Geçtiğimiz günlerde bir aileyi kaybettik… Hem de bir tatilin, bir mutluluk molasının tam ortasında. İlk önce “besin zehirlenmesi” denildi, ardından “böcek ilaçlaması” iddiaları konuşuldu. Olayın sebebi tam olarak netleşmemiş olsa da, acı gerçek değişmiyor: Bir ihmal daha can aldı.
Ve biz, toplum olarak yine aynı yakıcı soruyla baş başa kaldık: Bu ülkede insan hayatı neden bu kadar kolay riske atılıyor?
Bugün o aile, yarın biz, bir sonraki gün çocuklarımız… Çünkü tehlike kapı eşiğinde değil, hayatın tam merkezinde. Yediğimiz yemekte, kaldığımız odada, hatta soluduğumuz havada.
Maliyet Düşürme Takıntısı ve Denetim Zafiyeti
Birçok işletme, sadece “maliyet düşük olsun” diye fahiş bir riski göze alıyor. Yetkisiz kişilere ilaçlama yaptırılıyor, hijyen eğitimi lüks görülüp ihmal ediliyor, gıda güvenliği kuralları sadece kağıt üzerinde bırakılıyor. Bazen bir soğuk hava deposu birkaç derece fazla sıcak oluyor, bazen ilaçlama sonrası odalar yeterince havalandırılmıyor.
Ve ihmal, geldiği zaman kapı çalmıyor… Hayatlarımızın içine hunharca dalıveriyor. Suskunluk En Büyük Suç Ortağıdır
Toplumsal bilinç dediğimiz şey, sadece teorik bir kavram değildir; bizzat eylemdir.
Bu bilinç; çocuğumuzun yemekteki kokuyu fark edince “Anne/Baba, bu yenir mi?” diye sorabilmesidir.
Bu bilinç; bir otelde konaklarken resepsiyona “İlaçlama kim tarafından, hangi yetkiyle yapılıyor?” diye çekinmeden sorabilmemizdir.
Bu bilinç; yanlış gördüğümüzde “Aman bana dokunmasın” demek yerine, itiraz ederek ses çıkarabilmemizdir.
Çünkü unutmayalım: Suskunluk, bazen en büyük suç ortağıdır.
Yetkililerin denetimi elbette çok önemlidir. Ancak bireysel duyarlılık olmadan hiçbir denetim tam anlamıyla başarılı olamaz. Biz sormadıkça, sorgulamadıkça, hakkımızı aramadıkça ve itiraz etmedikçe, kurallar her zaman kâğıt üzerinde kalacaktır.
Sağlık, Kader Değil, Kutsal Bir Emanettir
Bugün kaybettiğimiz o aileyi geri getiremeyiz. Ama aynı acının başka bir kapıyı çalmaması için güçlü bir ses olabiliriz.

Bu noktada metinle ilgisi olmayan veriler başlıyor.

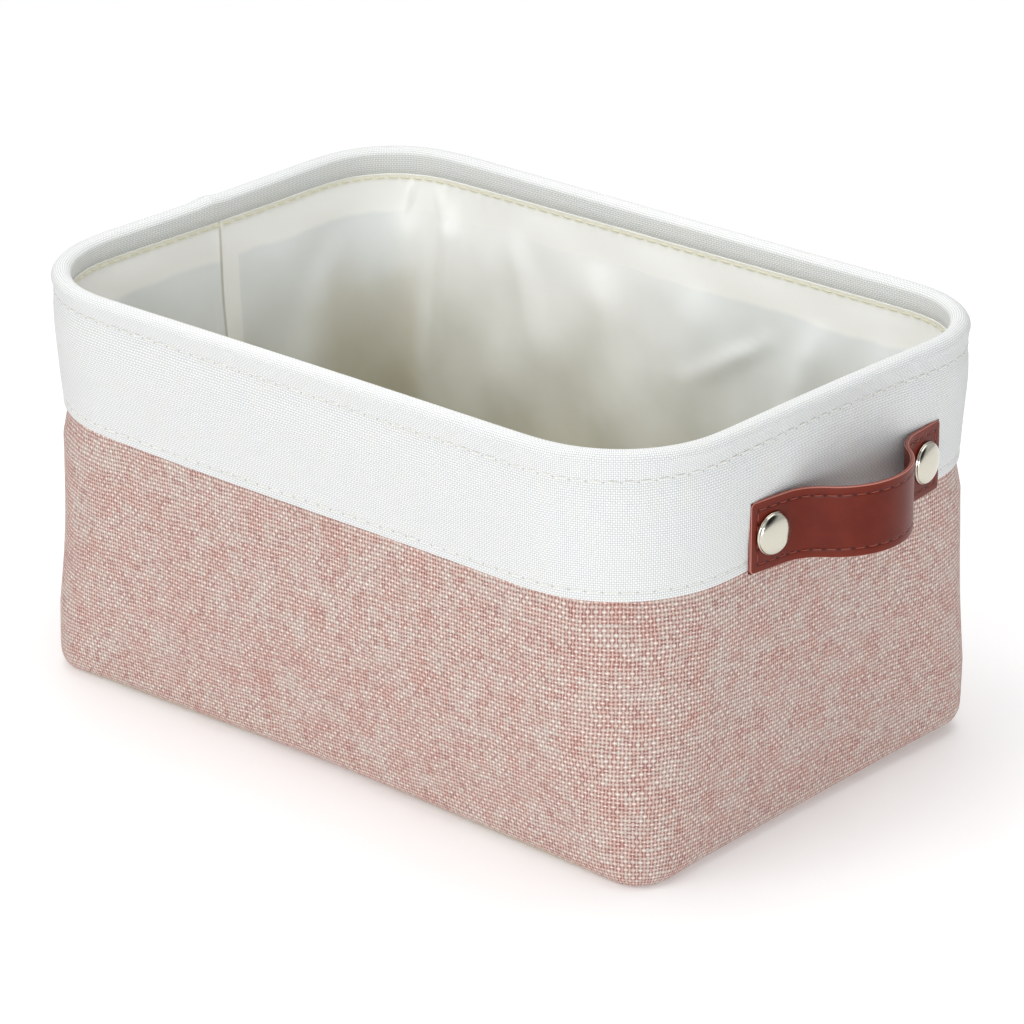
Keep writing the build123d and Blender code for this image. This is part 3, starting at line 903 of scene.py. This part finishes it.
# Short sharp pleats across the lining's hem: place (u, z), lean, width and height
HEM_PLEATS = ((0.888, 137, -0.35, 1.5, 1.6), (0.872, 136, 0.2, 2.2, 0.9),
              (0.392, 137, 0.3, 1.8, 1.2), (0.112, 137, -0.3, 1.6, 1.2))
# The lining's seam: how far it stands off the wall, and its width
LINING_SEAM_HEIGHT, LINING_SEAM_WIDTH = 0.7, 1.3


def fold_height(u, z):
    """Sum of the lining's folds at each place, in millimetres off the wall."""
    total = np.zeros(np.broadcast(u, z).shape)
    for (u0, z0), (u1, z1), width, height in LINING_FOLDS:
        share = np.clip((z0 - z) / (z0 - z1), 0, 1)
        centre = (u0 + share * (u1 - u0)) * PERIMETER
        spread = width * (1 + 0.8 * share)
        run = np.clip((z0 + 6 - z) / 14, 0, 1) * np.clip((z - z1 + 25) / 40, 0, 1)
        total += height * run * np.exp(-(off_place(u, centre) / spread) ** 2)
    return total


def pleat_height(u, z):
    """Sum of the short pleats across the hem, in millimetres off the wall."""
    total = np.zeros(np.broadcast(u, z).shape)
    for place, middle, lean, width, height in HEM_PLEATS:
        away = off_place(u - place * PERIMETER - lean * (z - middle), 0)
        total += height * np.exp(-(away / width) ** 2 - ((z - middle) / 6.0) ** 2)
    return total


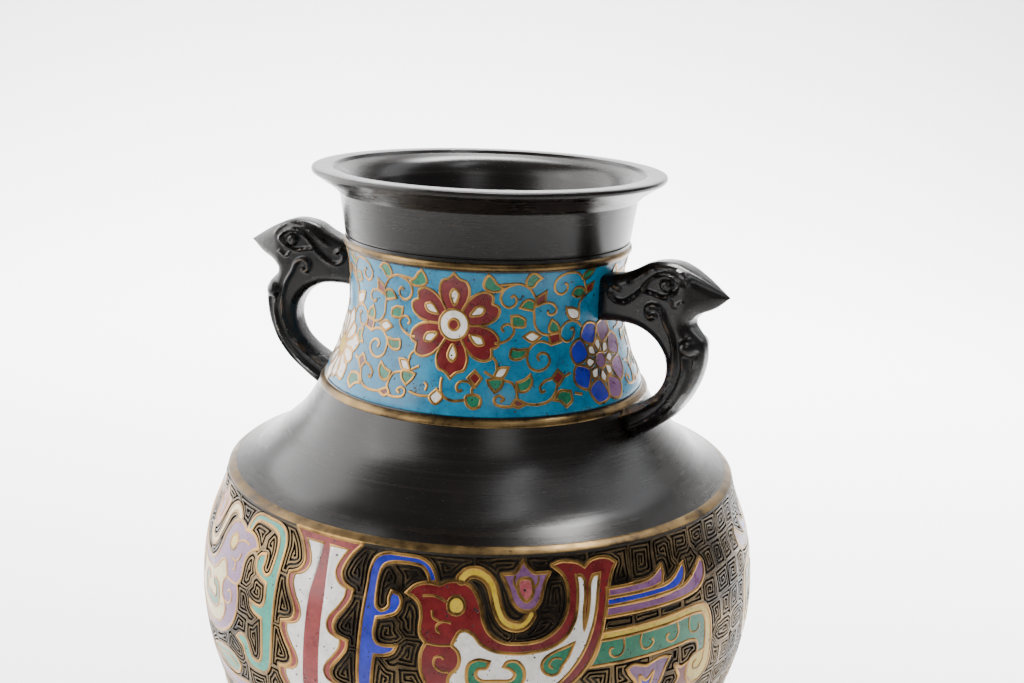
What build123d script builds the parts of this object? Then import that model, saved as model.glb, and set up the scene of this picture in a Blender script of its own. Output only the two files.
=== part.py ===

Şunu hepimiz aklımıza kazımalıyız: Sağlık, kader değildir. Sağlık, korunması gereken, kutsal bir emanettir. Ve bu emaneti koruma sorumluluğu, devletten vatandaşa, işletmeden çalışana kadar hepimizin omuzlarındadır.
Dilerim ki bu yaşanan büyük acı, toplum olarak hepimizi köklü bir uyanışa sevk etsin…
Ben kendi adıma tek bir dilekte bulunuyorum:
Gönül notu:“Bir ihmal daha can almasın.”